The process has two parts. Part A is quick — you enter your PAN, mobile number, and email, verify with OTPs, and get a Temporary Reference Number (TRN). Part B is the main application where you fill in all the business details: address, nature of business, type of goods or services (using HSN or SAC codes), bank account information, and details of all proprietors, partners, or directors.

After submission, you get an Application Reference Number (ARN). At this stage you can choose Aadhaar authentication, which speeds up approval significantly — most such applications are processed within a few working days without a physical inspection. If you do not authenticate via Aadhaar, the officer may schedule a visit to verify the premises.
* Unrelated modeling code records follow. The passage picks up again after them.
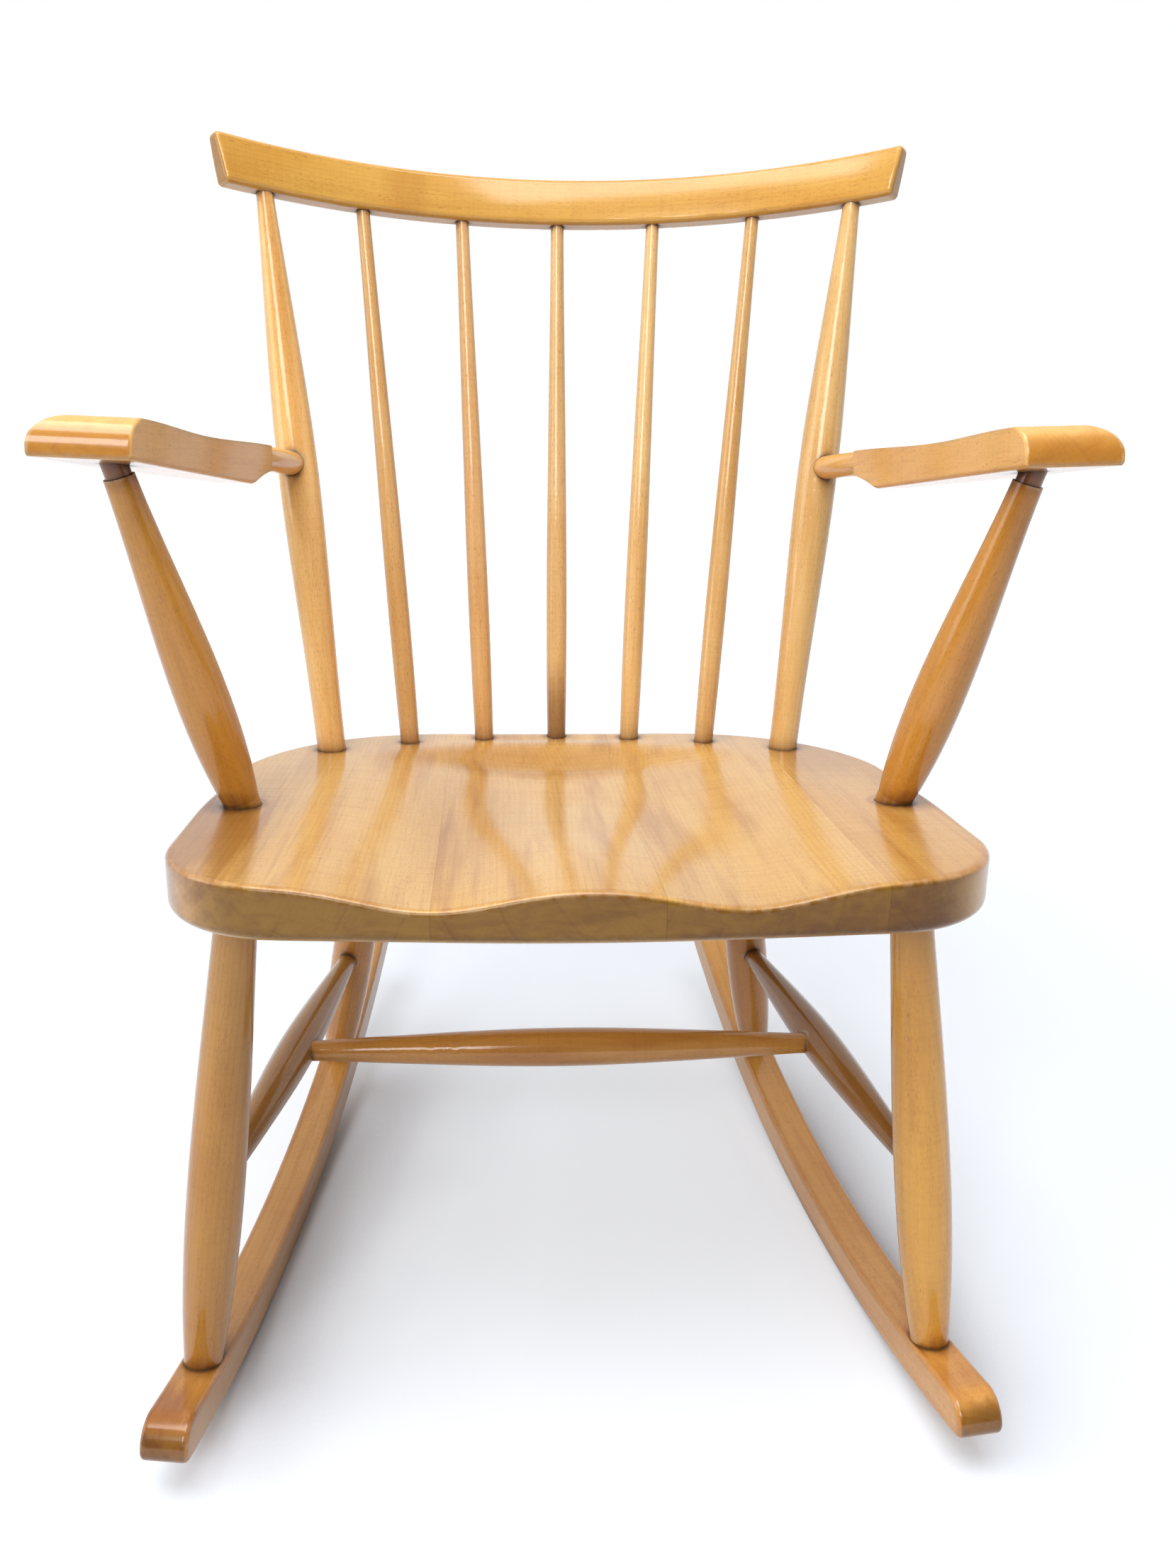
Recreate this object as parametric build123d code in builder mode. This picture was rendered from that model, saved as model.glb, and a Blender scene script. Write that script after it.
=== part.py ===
from build123d import *
import math
import os

os.makedirs("parts", exist_ok=True)

# Comb-back rocking armchair in turned beech with a saddled seat, in millimetres.
# The floor is z = 0, the sitter faces -Y and +X is on the viewer's right.
# Pairs are drawn on the +X side and mirrored.

# ---- fits -----------------------------------------------------------------
glue = 0.15            # radial glue room round every tenon
seam = 0.05            # glue line between two seat boards, and under a leg's foot

# ---- rockers --------------------------------------------------------------
rocker_radius = 918
rocker_width = 32
rocker_depth = 28
rocker_toe = 7.4       # degrees; the runners close towards the back
rocker_half_track = 237
rocker_front = 255     # run ahead of the point that touches the floor
rocker_back = 430
rocker_nose = 19       # rolled upper corner at each end
rocker_heel = 8        # lower corner at each end
rocker_arris = 3.5
balance_y = -80        # where the runners touch the floor, under the centre of mass

# ---- seat -----------------------------------------------------------------
seat_run = 401         # front to back, along the slope
seat_thickness = 34
seat_tilt = 5.4        # degrees, down towards the back
seat_centre_y = -122.5
seat_height = 420.3    # flat rim of the seat above the floor, at its centre
seat_top_arris = 3.5
seat_bottom_arris = 7
seat_outline = (       # half outline: corner place across and back, corner radius
    ((0, -202.5), 1200),
    ((250, -186), 80),
    ((251, -30), 600),
    ((238, 186), 140),
    ((0, 203), 500),
)
hollow_depth = 13.5    # the two thigh hollows at the front edge
hollow_centre = 90
hollow_spread = 39
dish_depth = 15        # the broad dish behind them
dish_half_front = 205
dish_half_back = 150
dish_back = 158        # where the back wall of the dish meets the rim
dish_wall = 46         # length of that wall's slope
dish_corner = 24       # the wall comes forward by this much at the sides
dish_merge = 0.62      # share of the seat over which the hollows become the dish
seat_spare = 4         # wood above the rim before carving
carve_half = 260       # the carved surface runs past the outline
carve_run = 208

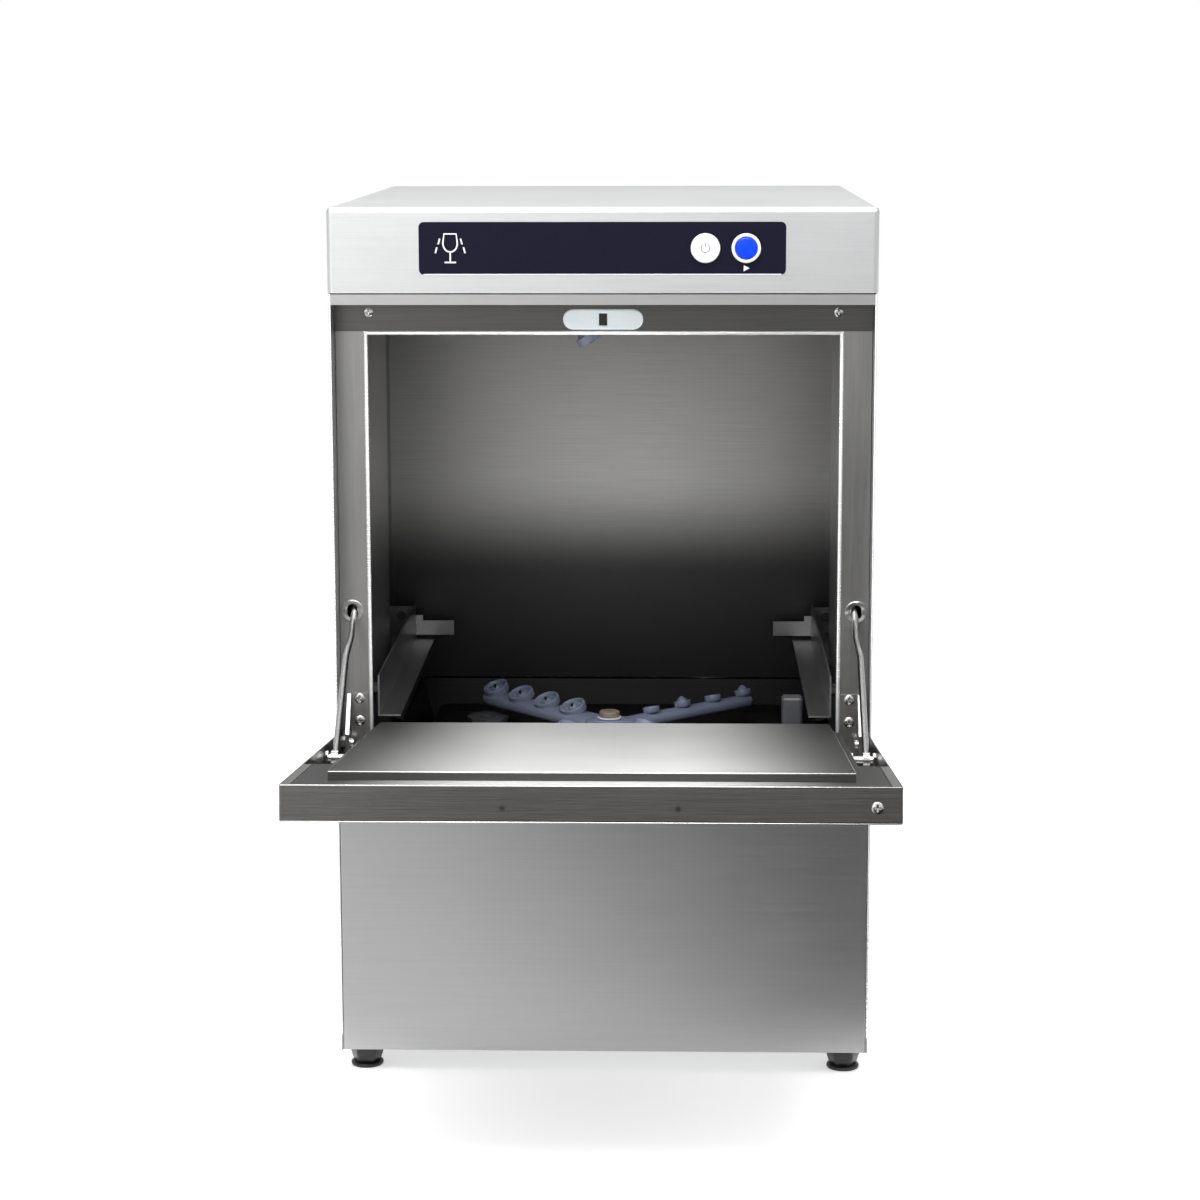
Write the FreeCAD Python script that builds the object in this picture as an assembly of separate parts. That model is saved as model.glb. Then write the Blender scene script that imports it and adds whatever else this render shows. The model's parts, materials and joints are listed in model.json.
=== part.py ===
import FreeCAD, Part
import math
import os
from FreeCAD import Vector

# Undercounter glass washer with a drop-down door, shown with the door open on its stays.
# Working frame: X to the right, Y from the fascia towards the back, Z up from the floor.
# Every size is in millimetres.

# ---- cabinet ----
cabinet_width = 420.0            # over the cover's skirts
cabinet_depth = 490.0            # over the cover, front to back
cabinet_height = 686.0           # floor to the top of the cover
sheet = 1.0                      # stainless sheet of every panel
foot_lift = 18.6                 # floor to the underside of the base tray
tray_flange = 25.0
panel_return = 15.0              # folded rear edge of a side panel
fascia_height = 65.0
skirt_height = 32.0
cover_bend = 4.0
strip_gap = 1.0                  # shadow gap under the fascia
strip_height = 8.0
band_height = 22.0               # recessed band over the opening
column_width = 24.5              # side skin to the opening lip
service_depth = 112.0            # room behind the wash chamber

# ---- door ----
door_thickness = 25.0
door_side_gap = 0.5
door_top_gap = 3.7
door_face_gap = 2.2              # door rim to the columns when shut
hinge_y = 15.0
hinge_z = 266.0
latch_plate_length = 62.0
rim_above_axis = 9.3             # door rim plane over the hinge axis
open_slope = 7.06                # degrees that the open door stands above level
shell_overhang = 5.0             # shell behind the hinge axis
liner_rise = 6.0
liner_front_margin = 26.0
liner_overhang = 11.7            # liner behind the hinge axis
liner_inset = 30.0               # cabinet skin to the raised liner
side_return = 6.8                # width of the shell's folded side rim
recess_depth_from_front = 118.0  # where the side recesses begin
recess_width = 22.0
edge_bend = 1.5

# ---- door stays ----
stay_hole_above_hinge = 103.5
stay_radius = 2.5
stay_offset = 9.0                # outer run of the stay, in from the side skin
stay_jog = 2.5
stay_jog_start = 46.0            # back from the hole to the first bend
stay_jog_end = 26.0
stay_tail = 12.0                 # rod beyond the hole when the door is open
pin_radius = 3.0
hinge_pin_radius = 4.0
running_clearance = 0.05         # radial
plate_thickness = 2.0
hinge_plate_height = 48.0
hinge_flange = 3.0
flange_from_skin = 8.5
spring_anchor_above_rim = 19.0
spring_anchor_from_back = 12.0
spring_radius = 5.0

# ---- wash chamber ----
ceiling_over_opening = 10.0
rim_below_hinge = 23.0
tank_depth = 83.0
tank_shoulder = 30.0             # height of the steep lower walls
tank_flange = 9.0
tank_front_gap = 8.0
spring_box_depth = 163.0         # columns reach this far behind their own face
chamber_side_gap = 6.0           # chamber wall to the side skin
rail_gap = 5.5                   # rail to the opening edge
rail_height = 33.0
rail_ledge = 16.5
rail_above_rim = 41.0
rail_post = 8.0                  # across the flats of a stand-off
strainer_below_rim = 21.0
strainer_sheet = 1.2
rail_sheet = 1.2
rail_front_gap = 5.5
rail_back_gap = 28.0

# ---- spray arms ----
arm_thickness = 12.0
wash_arm_below_rim = 13.0
wash_angle = 133.0               # degrees from +X, seen from above
rinse_angle = 41.6
upper_angle = 264.9
arm_side_clearance = 18.5
arm_end_clearance = 5.0
jet_radius = 11.5
jet_height = 6.5
jet_first = 46.0
jet_pitch = 35.0
jet_count = 4
nozzle_radius = 7.5
nozzle_height = 5.5
nozzle_first = 48.0
nozzle_pitch = 36.0
spindle_radius = 8.0
upper_arm_drop = 17.0            # ceiling to the underside of the upper arm

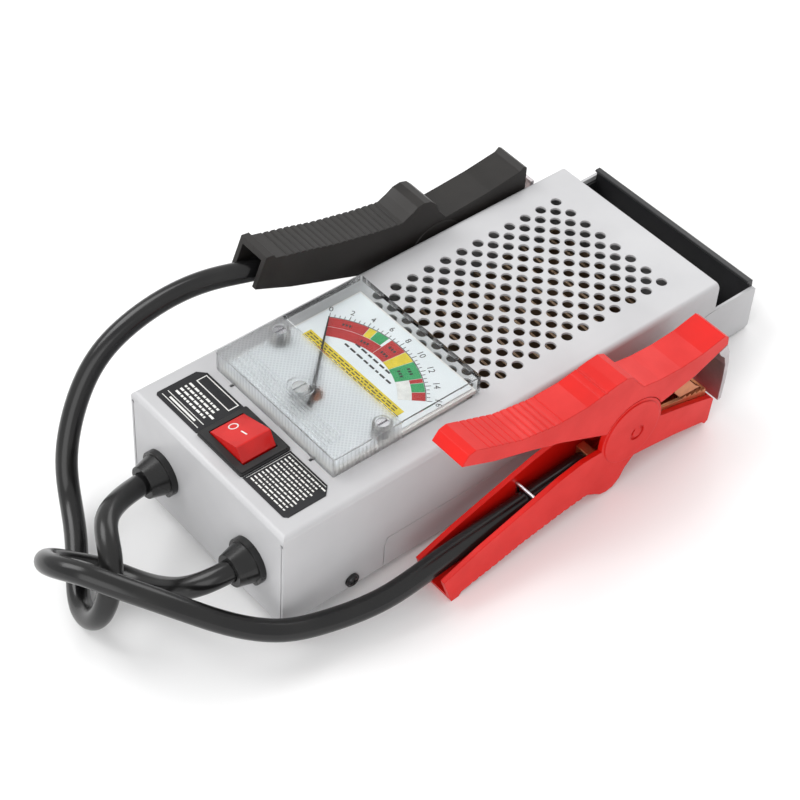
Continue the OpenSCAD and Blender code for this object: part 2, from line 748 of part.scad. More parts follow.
module black_lead() {
    color([0.08, 0.08, 0.08]) placed()
        tube(concat(exit_points(gland_y), black_route, black_tail), lead_d, 10);
}

module red_lead() {
    color([0.08, 0.08, 0.08]) placed()
        tube(concat(exit_points(-gland_y), red_route, red_tail), lead_d, 10);
}

top_cover();
chassis_base();
handle_grip();
handle_screws();
cover_screws();
label_left();
label_right();
switch_bezel();
switch_rocker();
switch_body();
switch_terminals();
meter_cover();
meter_case();
meter_dial();
meter_needle();
meter_coil();
meter_magnet();
meter_zero_screw();
meter_screws();
meter_nuts();
meter_studs();
load_ribbon();
ribbon_insulators();
bus_left();
bus_right();
lead_lugs();
gland_left();
gland_right();
black_lead();
red_lead();
red_lead_grip();
red_free_grip();
red_lead_jaw();
red_free_jaw();
red_beak();
red_pivot();
red_spring();
red_spring_leg();
red_clip();
black_lead_grip();
black_free_grip();
black_lead_jaw();
black_free_jaw();
black_beak();
black_pivot();
black_spring();
black_spring_leg();
black_clip();
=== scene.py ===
import json
import math
import random
import bpy
from mathutils import Matrix, Vector


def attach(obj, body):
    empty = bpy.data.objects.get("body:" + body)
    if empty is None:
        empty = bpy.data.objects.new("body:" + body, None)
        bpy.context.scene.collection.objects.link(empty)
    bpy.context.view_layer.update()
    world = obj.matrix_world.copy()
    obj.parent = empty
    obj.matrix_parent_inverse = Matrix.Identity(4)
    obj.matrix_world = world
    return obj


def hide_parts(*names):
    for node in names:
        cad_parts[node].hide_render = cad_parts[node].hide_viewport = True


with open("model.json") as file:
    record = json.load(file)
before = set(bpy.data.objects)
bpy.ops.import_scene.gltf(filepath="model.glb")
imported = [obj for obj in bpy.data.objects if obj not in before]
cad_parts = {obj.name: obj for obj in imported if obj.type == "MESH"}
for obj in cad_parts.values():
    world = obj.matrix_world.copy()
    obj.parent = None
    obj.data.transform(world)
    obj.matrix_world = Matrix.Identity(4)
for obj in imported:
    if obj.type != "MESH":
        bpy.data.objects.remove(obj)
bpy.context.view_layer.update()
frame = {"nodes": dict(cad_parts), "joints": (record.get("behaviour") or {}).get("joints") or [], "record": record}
random.seed(7)

MM = 0.001
record = frame["record"]
nodes = frame["nodes"]
joints = {j["name"]: j for j in frame["joints"]}

# The case leans back: its own frame comes from the base plate mount.
base = record["mounts"][0]
lean = math.atan2(-base["axis"][0], -base["axis"][2])
FOOT = 111.0
BASE_MARK = 104.0
TOP = 55.6
shift = Vector(base["pos_m"]) - Matrix.Rotation(lean, 3, "Y") @ Vector(
    ((BASE_MARK - FOOT) * MM, 0, 0))
MID_X = -shift.x
MID_Y = -shift.y
CASE = (Matrix.Translation(shift) @ Matrix.Rotation(lean, 4, "Y")
        @ Matrix.Translation((-FOOT * MM, 0, 0)))


def from_floor(x, y, z):
    """Floor frame of the case, in millimetres, to the row frame in metres."""
    return Vector((x * MM - MID_X, y * MM - MID_Y, z * MM))


def from_case(x, y, z):
    return CASE @ Vector((x * MM, y * MM, z * MM))


# ---- camera ----
def place_camera():
    data = bpy.data.cameras.new("camera")
    data.sensor_width = 36
    data.lens = 93.98
    data.clip_end = 20
    cam = bpy.data.objects.new("camera", data)
    bpy.context.scene.collection.objects.link(cam)
    right = Vector((0.7660, -0.6426, -0.0144))
    up = Vector((0.4879, 0.5667, 0.6640))
    back = right.cross(up)
    turn = Matrix((right, up, back)).transposed().to_4x4()
    cam.matrix_world = Matrix.Translation(from_floor(-392.0, -480.8, 724.4)) @ turn
    bpy.context.scene.camera = cam


place_camera()


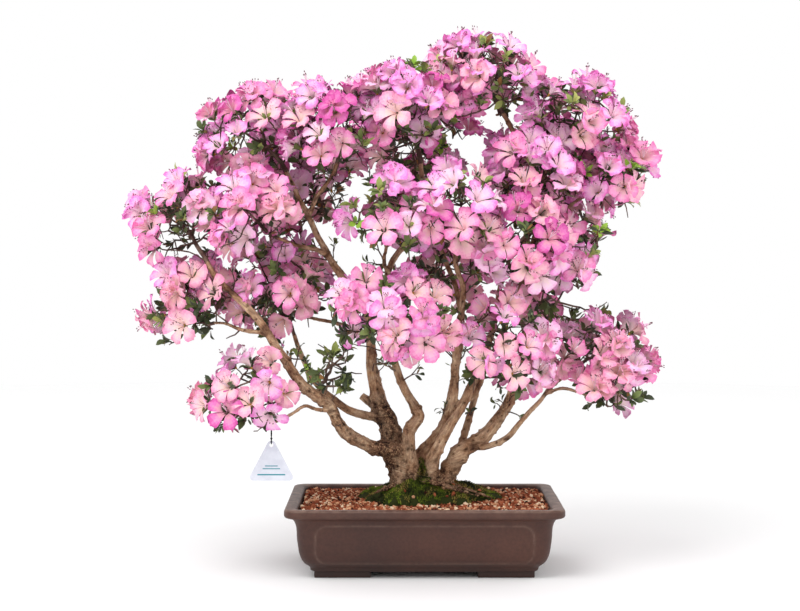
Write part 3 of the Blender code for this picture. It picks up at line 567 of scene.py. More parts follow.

What input tax credit actually means for a small business

This is the benefit that my uncle had been missing by not registering. When a registered business buys raw materials, equipment, or services for its business, it pays GST on those purchases. If it is GST-registered, it can claim that GST paid as a credit against the GST it collects from customers. The net GST liability is reduced.

For a tailor who buys fabric (paying GST on it) and charges for stitching (collecting GST), the ITC on fabric purchases reduces the GST he owes. Over a year, this is a real cash saving that an unregistered business simply cannot access. It is one of the most significant financial arguments for voluntary registration even below the threshold.

GST returns — what you commit to when you register

Registration comes with filing obligations. Under the regular scheme, you file GSTR-1 (details of outward supplies, monthly or quarterly) and GSTR-3B (a monthly summary with tax payment). An annual return is also required. Under the QRMP scheme for smaller taxpayers, you file quarterly returns with a monthly payment.

The Composition Scheme is a simpler option for eligible businesses with turnover up to Rs. 1.5 crore — you pay a flat percentage of turnover as tax and file only quarterly returns, but you cannot issue a tax invoice or claim ITC. For service providers the scheme is more limited.

Before registering, think about which scheme suits your business. My uncle went with the regular scheme because his business sells to other businesses who want input tax credit. A small retailer selling only to end consumers might find the Composition Scheme much simpler.